* Start Recorded information *

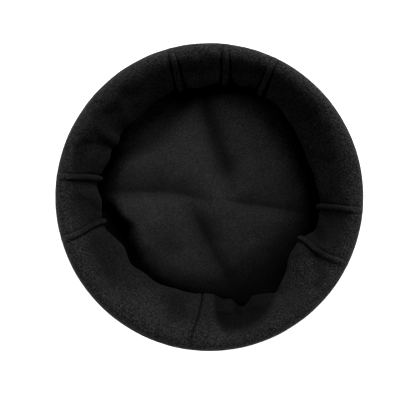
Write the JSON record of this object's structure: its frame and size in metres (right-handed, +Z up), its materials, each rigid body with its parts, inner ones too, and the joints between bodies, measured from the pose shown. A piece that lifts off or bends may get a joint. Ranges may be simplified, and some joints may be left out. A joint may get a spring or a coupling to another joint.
{
  "type": "pakol",
  "caption": "Soft round pakol in black fleece, lying on its crown with the head opening up: a flat crown disc and a thick rolled brim with pin tucks and a back seam.",
  "frame": {"origin": "on the surface that the hat lies on, under the middle of the crown", "axes": "+Z up and out of the head opening; -Y to the front of the hat, where the middle pin tuck is, and +Y to the back seam; +X to the wearer's right"},
  "size_m": [0.2722, 0.2712, 0.0746],
  "materials": {
    "black_fleece": "matt brushed fleece with a short curled nap"
  },
  "bodies": {
    "root": {"crown": "black_fleece", "rolled_band": "black_fleece"}
  },
  "joints": []
}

* End Recorded information *

Instructions for the task » Please reproduce every line of the material word for word.

Task answer »
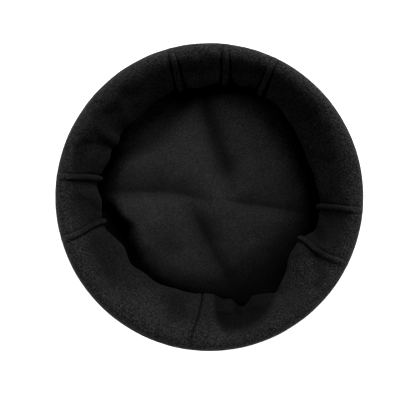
Write the JSON record of this object's structure: its frame and size in metres (right-handed, +Z up), its materials, each rigid body with its parts, inner ones too, and the joints between bodies, measured from the pose shown. A piece that lifts off or bends may get a joint. Ranges may be simplified, and some joints may be left out. A joint may get a spring or a coupling to another joint.
{
  "type": "pakol",
  "caption": "Soft round pakol in black fleece, lying on its crown with the head opening up: a flat crown disc and a thick rolled brim with pin tucks and a back seam.",
  "frame": {"origin": "on the surface that the hat lies on, under the middle of the crown", "axes": "+Z up and out of the head opening; -Y to the front of the hat, where the middle pin tuck is, and +Y to the back seam; +X to the wearer's right"},
  "size_m": [0.2722, 0.2712, 0.0746],
  "materials": {
    "black_fleece": "matt brushed fleece with a short curled nap"
  },
  "bodies": {
    "root": {"crown": "black_fleece", "rolled_band": "black_fleece"}
  },
  "joints": []
}